You are, and rightly so, anxious about your position, aren't you? - about the progress or non-success, the prospering or the failure of your business. Bear in mind that the reasons why I stand by my profession are certainly no less important than the ones for which you stand by yours. And without exactly proceeding very delicately, I must and will push on.

I certainly intend to hold on to my studio here, as for instance Stenglin does; he has one on the moors of Drenthe, though at times he lives somewhere else. I have rented it as a kind of refuge, and it will remain useful to me as such. Taking rooms in Eindhoven would be downright nonsense, I cannot even think of it. Later on, taking a room in Antwerp, all right, that's my intention, but in the first place I have no money for it now, and in the second, I want to paint a rather large number of heads first, which will go more smoothly the better I can pay the models.

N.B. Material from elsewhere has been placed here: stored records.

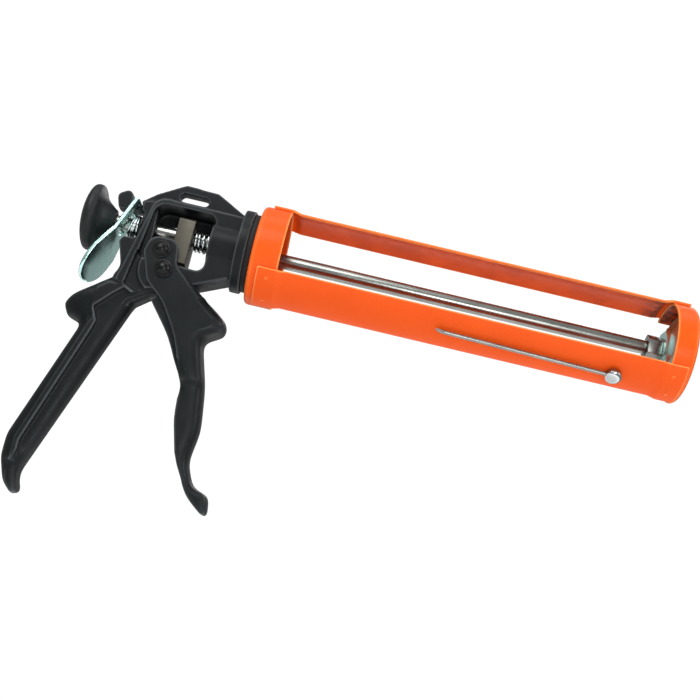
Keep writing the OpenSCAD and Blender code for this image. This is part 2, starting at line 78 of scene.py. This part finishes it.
class Shader:
    """One procedural material, in object coordinates, which are the frame's metres."""

    def __init__(self, name, color, roughness, metallic=0.0, specular=0.5, coat=0.0,
                 coat_roughness=0.1):
        self.material = bpy.data.materials.new(name)
        self.material.use_nodes = True
        self.material.diffuse_color = (*color, 1)
        tree = self.material.node_tree
        self.nodes = tree.nodes
        self.links = tree.links
        self.surface = next(n for n in self.nodes if n.type == "BSDF_PRINCIPLED")
        self.color = color
        self.surface.inputs["Base Color"].default_value = (*color, 1)
        self.surface.inputs["Metallic"].default_value = metallic
        self.surface.inputs["Roughness"].default_value = roughness
        self.surface.inputs["Specular IOR Level"].default_value = specular
        self.surface.inputs["Coat Weight"].default_value = coat
        self.surface.inputs["Coat Roughness"].default_value = coat_roughness
        self.place = self.nodes.new("ShaderNodeTexCoord").outputs["Object"]
        self.color_out = None
        self.height_out = None

    def noise(self, scale, stretch=(1, 1, 1), detail=4, roughness=0.55):
        mapping = self.nodes.new("ShaderNodeMapping")
        mapping.inputs["Scale"].default_value = stretch
        self.links.new(self.place, mapping.inputs["Vector"])
        noise = self.nodes.new("ShaderNodeTexNoise")
        noise.inputs["Scale"].default_value = scale
        noise.inputs["Detail"].default_value = detail
        noise.inputs["Roughness"].default_value = roughness
        self.links.new(mapping.outputs["Vector"], noise.inputs["Vector"])
        return noise.outputs["Fac"]

    def ramp(self, source, low, high, start=0.35, end=0.65):
        """Maps source from start..end to low..high."""
        remap = self.nodes.new("ShaderNodeMapRange")
        remap.inputs["From Min"].default_value = start
        remap.inputs["From Max"].default_value = end
        remap.inputs["To Min"].default_value = low
        remap.inputs["To Max"].default_value = high
        self.links.new(source, remap.inputs["Value"])
        return remap.outputs["Result"]

    def ramp_mm(self, source, low, high, span):
        """The same, over a span in millimetres."""
        return self.ramp(source, low, high, span[0] * MM, span[1] * MM)

    def along(self, axis):
        """The coordinate on one axis."""
        split = self.nodes.new("ShaderNodeSeparateXYZ")
        self.links.new(self.place, split.inputs["Vector"])
        return split.outputs[axis]

    def barrel_radius(self):
        """Distance from the X axis."""
        flat = self.nodes.new("ShaderNodeVectorMath")
        flat.operation = "MULTIPLY"
        flat.inputs[1].default_value = (0, 1, 1)
        self.links.new(self.place, flat.inputs[0])
        length = self.nodes.new("ShaderNodeVectorMath")
        length.operation = "LENGTH"
        self.links.new(flat.outputs["Vector"], length.inputs[0])
        return length.outputs["Value"]

    def both(self, first, second):
        """High only where both factors are."""
        product = self.nodes.new("ShaderNodeMath")
        product.operation = "MULTIPLY"
        self.links.new(first, product.inputs[0])
        self.links.new(second, product.inputs[1])
        return product.outputs["Value"]

    def tint(self, factor, color):
        """Mixes a colour in where factor is high."""
        mix = self.nodes.new("ShaderNodeMix")
        mix.data_type = "RGBA"
        self.links.new(factor, mix.inputs["Factor"])
        if self.color_out is None:
            mix.inputs["A"].default_value = (*self.color, 1)
        else:
            self.links.new(self.color_out, mix.inputs["A"])
        mix.inputs["B"].default_value = (*color, 1)
        self.color_out = mix.outputs["Result"]
        self.links.new(self.color_out, self.surface.inputs["Base Color"])
        return self

    def rough(self, factor):
        self.links.new(factor, self.surface.inputs["Roughness"])
        return self

    def edges(self, color, amount):
        """Painted highlight: lightens convex edges, where light would catch them."""
        geometry = self.nodes.new("ShaderNodeNewGeometry")
        return self.tint(self.ramp(geometry.outputs["Pointiness"], 0, amount, *EDGE_RANGE), color)

    def bump(self, source, strength, depth):
        bump = self.nodes.new("ShaderNodeBump")
        bump.inputs["Strength"].default_value = strength
        bump.inputs["Distance"].default_value = depth
        self.links.new(source, bump.inputs["Height"])
        if self.height_out is not None:
            self.links.new(self.height_out, bump.inputs["Normal"])
        self.height_out = bump.outputs["Normal"]
        self.links.new(self.height_out, self.surface.inputs["Normal"])
        return self


def powder_coat(name, color, light, edge_highlight, roughness):
    """Satin powder coat over a casting: fine pebble, soft patches, and a painted highlight on the
    edges.
    """
    s = Shader(name, color, roughness=roughness, coat=0.02, coat_roughness=0.3, specular=0.18)
    s.tint(s.ramp(s.noise(70), 0, 0.5), light)
    # Painted highlight along convex edges
    s.edges(edge_highlight, amount=0.75)
    s.rough(s.ramp(s.noise(160, detail=5), roughness - 0.06, roughness + 0.08))
    s.bump(s.noise(1500, detail=2), 0.18, 0.00005)
    s.bump(s.noise(160, detail=3), 0.08, 0.0002)
    return s.material


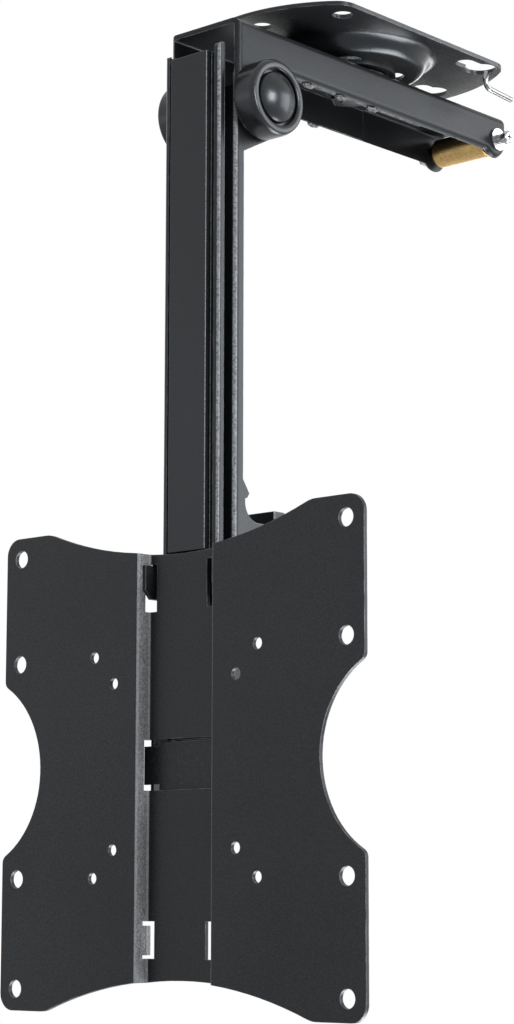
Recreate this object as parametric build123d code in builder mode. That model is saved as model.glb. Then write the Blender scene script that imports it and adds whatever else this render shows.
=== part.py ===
from build123d import *
import math
import os

os.makedirs("parts", exist_ok=True)

# Frame: +Z is up, X is the width, -Y is the screen side. The origin lies on the swivel axis
# in the top face of the ceiling plate. All sizes are millimetres.

# Sheet thicknesses and small clearances
plate_sheet = 2.0
arm_sheet = 2.5
bracket_sheet = 2.0
rail_sheet = 1.2
running_gap = 0.35
pin_play = 0.08
through_cut = 60.0
rivet_cut = 6.0

# Ceiling plate: a pressed sheet with a sunken dome, round holes and keyholes
plate_half_width = 49.5
plate_half_length = 80.0
plate_end_radius = 75.0
plate_corner_radius = 12.0
dome_rim_radius = 44.0
dome_floor_radius = 33.0
dome_depth = 7.5
fixing_hole_radius = 4.8
near_hole_y = -65.5
near_side_hole_x = 39.0
near_side_hole_y = -52.0
keyhole_wide_radius = 7.8
centre_keyhole_narrow_y = 58.2
centre_keyhole_wide_y = 67.2
side_keyhole_x = 40.5
side_keyhole_narrow_y = 41.8
side_keyhole_wide_y = 54.5
arc_slot_radius = 22.4
arc_slot_width = 9.8
arc_slot_span = 8.0
arc_slot_angle = 52.0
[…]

But, as you say, things are not exactly favourable for this.

I wish you could understand that I am not actuated by a desire to quarrel in wanting to separate - on the contrary, I want to separate in order to be able to keep the peace. I should not be able to bear it if I had no prospect of different circumstances. Not primarily with regard to financial matters, but because I want to live more pleasantly than in the house itself - but I don't feel at home in it, and from your own words it is evident that you cannot understand me, nor can I understand you. Therefore - with steady courage and serenity and without rancour: I must plod on in order to separate in peace, and without harming anybody.

But never think I desire to quarrel with you or with the people at home - for this is not in character - although you suppose it is, and so do others, for that matter.

Quite the opposite is true of my character - the fact is that I cannot endure life without more peace and cordiality.

I can only shrug my shoulders at such an opinion - however, I most decidedly do not consider the persons who think of me this way as my friends. Though they were a thousand times my father or my brother - if they think that way it grieves me, but, fortunately for myself, I have my wits about me sufficiently not to be crushed by it.

As to this the road is pretty clearly indicated, I should say.

[The end of the letter is missing.]


At this time, Vincent was 31 year old
Source:
Vincent van Gogh. Letter to Theo van Gogh. Written c. 7 December 1884 in Nuenen. Translated by Mrs. Johanna van Gogh-Bonger, edited by Robert Harrison, number 388.